Mössbauer spectroscopy and Rietveld refinement on synthetic ferri-Tschermak’s molecule CaFe3+(Fe3+Si)O6 substituted diopside
Redhammer, Günther J.
European Journal of Mineralogy Volume 10 Number 3 (1998), p. 439 - 452
published: Jun 22, 1998
manuscript accepted: Jan 21, 1998
manuscript received: Apr 23, 1997
ArtNo. ESP147051003004, Price: 29.00 €
Abstract Clinopyroxenes on the join diopside (di) CaMgSi2O6 - ferri-Tschermak's molecule (fts) CaFe3+Fe3+SiO6 were synthesized at different temperatures between 1050°C and 1325°C under atmospheric pressure. The solubility of fts in diopside increases with temperature up to 1150°C where it is less 30 % by weight and decreases as temperature further increases. Mossbauer spectra show at least three symmetric doublets corresponding to ferric and ferrous iron on the octahedral M1 site and ferric iron on the tetrahedral site. A markedly high amount of Fe2+ is found in diopside rich samples synthesized at high temperatures and decreases with both decreasing synthesis temperature and increasing fts component. The isomer shift of Fe3+tet increases distinctly with fts component as a consequence of increasing mean T-O bond length. The isomer shifts of Fe3+ and Fe2+ on the octahedral sites are rather insensitive to changes in composition, in contrast to quadrupole splittings of all three components. The negative correlation of quadrupole splitting versus fts content of Fe3+ on the tetrahedral and on the octahedral site can be interpreted as decreasing Fe-polyhedral distortion as fts content is increased, whereas the increase of Fe2+ quadrupole splitting is a sign of increasing distortion of the Fe2+O6 octahedra in Fe3+ rich diopsides. Lattice parameters, fractional atomic coordinates and interatomic distances were determined by Rietveld refinements of X-ray powder diffraction data.

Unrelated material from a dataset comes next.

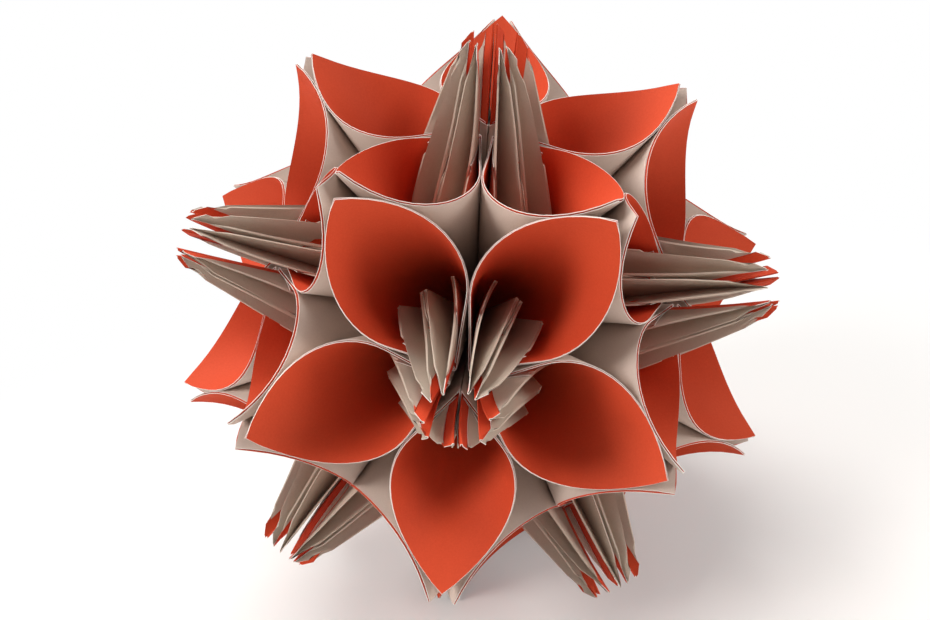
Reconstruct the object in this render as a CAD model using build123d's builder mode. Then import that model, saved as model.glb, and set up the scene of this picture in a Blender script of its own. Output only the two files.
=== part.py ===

The Fe3+Fe3+ for Mg2+Si4+ substitution increases ao and co lattice parameters as a consequence of increasing size of the tetrahedra (significant increase of T-O bond lengths), whereas a moderate shrinking of the size of the M1 octahedra, as seen by a decrease of M1-O distances, causes the shrinking of bo.The monoclinic angle ß remains unaffected by fts substitution.